Single by Zard

from the album forever you
- Released: August 8, 1994
- Genre: Dance-rock;
- Label: B-Gram Records
- Songwriter(s): Izumi Sakai, Seiichiro Kuribayashi
- Producer(s): Daiko Nagato

Zard singles chronology
| "Kono Ai ni Oyogi Tsukarete mo/Boy" (1994) | "Konna ni Soba ni Iru no ni" (1994) | "Anata wo Kanjiteitai" (1994) |

= Konna ni Soba ni Iru no ni =

"Konna ni Soba ni Iru no ni (こんなにそばに居るのに)" is the 12th single by Zard and released 8 August 1994 under B-Gram Records label.

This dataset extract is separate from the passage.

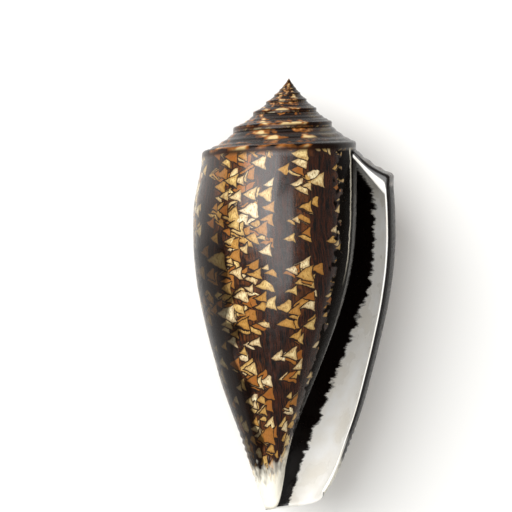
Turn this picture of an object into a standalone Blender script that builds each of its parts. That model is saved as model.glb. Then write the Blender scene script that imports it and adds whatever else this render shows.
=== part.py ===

The single debuted at #1 rank first week. It charted for 12 weeks and sold over 788,000 copies.

==Track listing==
All songs are written by Izumi Sakai, composed by Seiichiro Kuribayashi and arranged by Masao Akashi
1. Konna ni Soba ni Iru no ni (こんなにそばに居るのに)
2. Anata No Sei Ja nai (あなたのせいじゃない)
  - this is last single song where Masao Akashi participated as arranger
3. Konna ni Soba ni Iru no ni (こんなにそばに居るのに) (original karaoke)
  - till 14th single, there won't be karaoke for coupling songs.